Barnard & Peers: chapter 13, chapter 26
Photo credit: www.dw.de

Sunday, 25 January 2015

Catharsis or catastrophe: what next for Greece and the Eurozone?


 

Steve Peers

Yesterday the anti-austerity party Syriza won a large victory in Greek elections and seems certain to become the government, probably in coalition with a smaller party. What is the likely impact upon the EU’s economic and monetary union?

The starting point is Syriza’s election platform. As discussed in more detail in this Open Europe blog post, that party’s aim is not to leave the EU or even the single currency, but rather to renegotiate Greece’s debts and the related austerity obligations. In particular, it wants part of Greece’s debt to be forgiven, and the terms of the remaining debt to be renegotiated, along with an abolition of the austerity demands made upon Greece as condition of previous bail-outs.

But whatever the political and economic arguments for this programme, it potentially faces some legal hurdles. There are limits on forgiving debt or ending austerity, as set out in the EU Treaties and the case law of the CJEU, which I discussed in a previous blog post (which this post updates).

In particular, according to Article 136(3) TFEU, any financial assistance to a eurozone Member State must be subject to ‘strict conditionality’. This is consistent with the CJEU ruling in Pringle, which stated that the ‘no-bailout’ rule in the EU Treaties (Article 125 TFEU) allowed Member States to offer each other financial assistance on the condition that it took the form of loans, rather than a direct assumption of Greek government debt by other Member States. Moreover, the CJEU pointed out, the ESM Treaty (the treaty between eurozone Member States which governs bail-outs) required that in the event of non-payment, the loans would remain payable, and had to be charged an appropriate level of interest.

So it’s not possible for Member States to drop all conditionality as regards loans to Greece, to forgive debt as such or to loan money interest-free. But it is open in principle to reduce the stringency of the conditions somewhat, to reduce the interest rates payable and to lengthen the repayment period – although there is always the risk that some litigant will try to convince a national court or the CJEU that this is going too far. Moreover, the rules in the EU Treaties only bind EU institutions and Member States, not private parties, third States or international organisations (although it might be argued that Member States are constrained as members of the IMF not to violate the no-bailout rule indirectly). So any renegotiation or default as regards such creditors is not subject to EU law rules in principle, although of course other legal rules might be applicable.  And as the Open Europe analysis points out, the bulk of the debt is owed to the Eurozone.

The case law does not rule out a short period of non-repayment of principal or interest, as long as the loans remain payable and subject to interest. Nor does it specifically address the possible conversion of loans into bonds, as some in Syriza have suggested.

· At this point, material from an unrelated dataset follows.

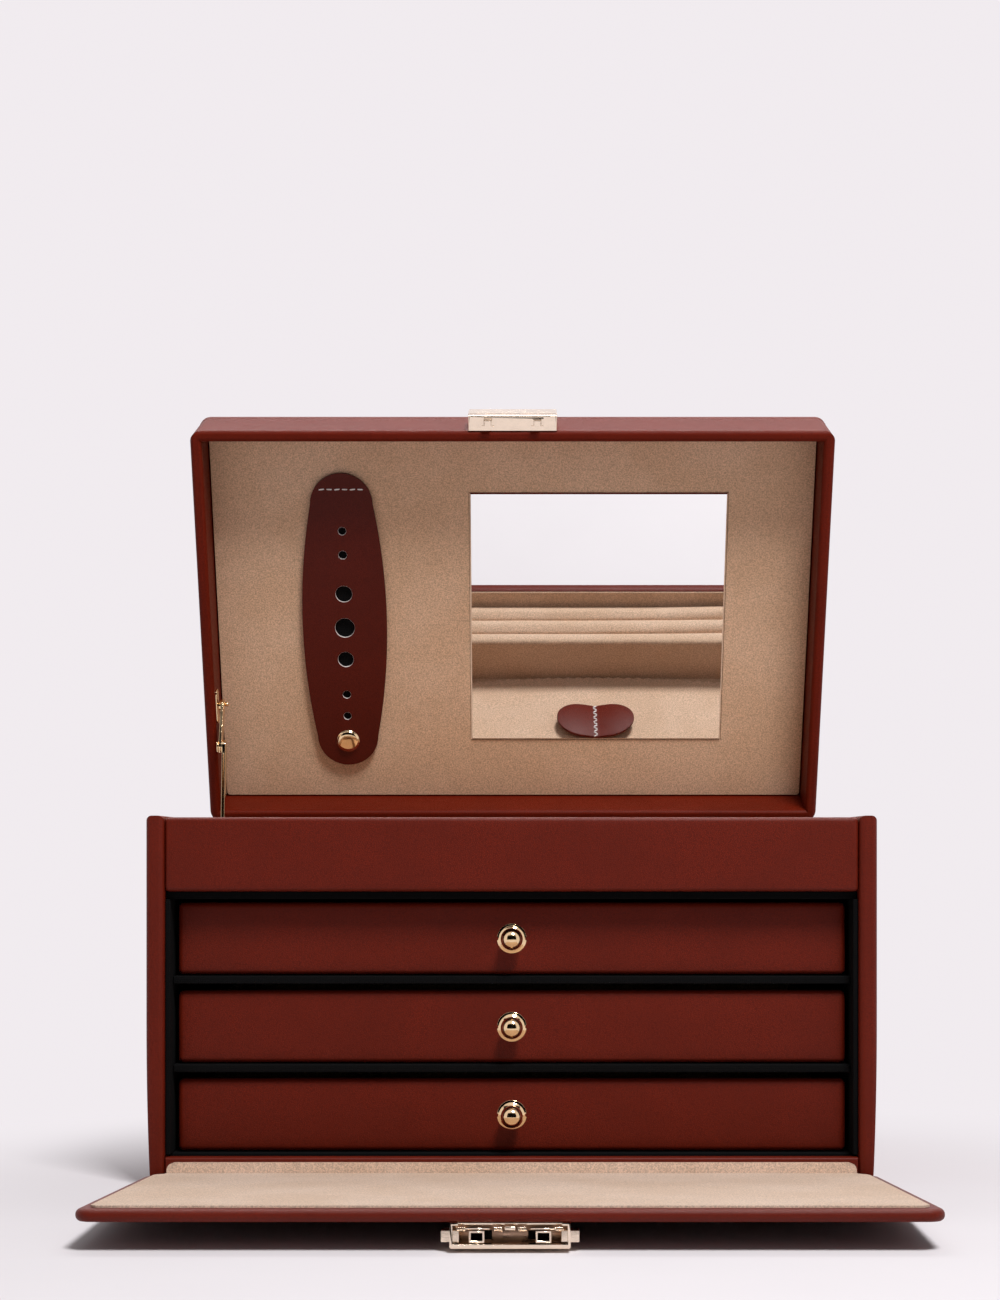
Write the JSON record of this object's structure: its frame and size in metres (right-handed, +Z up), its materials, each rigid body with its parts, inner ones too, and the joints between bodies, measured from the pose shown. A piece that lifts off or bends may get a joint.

Overall, it’s hard to see how the relatively modest renegotiation which EU law would permit would do enough to reduce Greece’s mountain of debt significantly, or to satisfy the voters which supported a Syriza-led government.

The renegotiation of loans might not be the only possibility to help out Greece. For example, arguably the Treaties do not rule out a form of (supplementary) unemployment insurance system as between Eurozone Member States, or support for another Member State’s social spending, as long as it would not take the form of paying off another State’s debts as such.

There is the ultimate possibility of leaving the euro, either at the behest of Greece itself or the other eurozone Member States. As I pointed out in the previous post, it isn’t legal to leave the Eurozone (or to force a Member State out) without that State leaving the EU. On that point, while it’s open to any Member State to leave the EU, it’s not legal to force a Member State out. At the end of the day, though, the European Central Bank holds the trump cards, since it could force a Member State to leave monetary union in practice by stopping the supply of money to that State. The independence of the ECB prevents politicians from ordering the bank to take such a radical step, but it might act on its own initiative.

Quite apart from its very dubious legality and severe economic effects, such a move would be a huge political mistake. The result might not be an increase in support for those moderate parties that reluctantly supported austerity, but rather for the far-right neo-Nazi Golden Dawn party, which came third in the elections.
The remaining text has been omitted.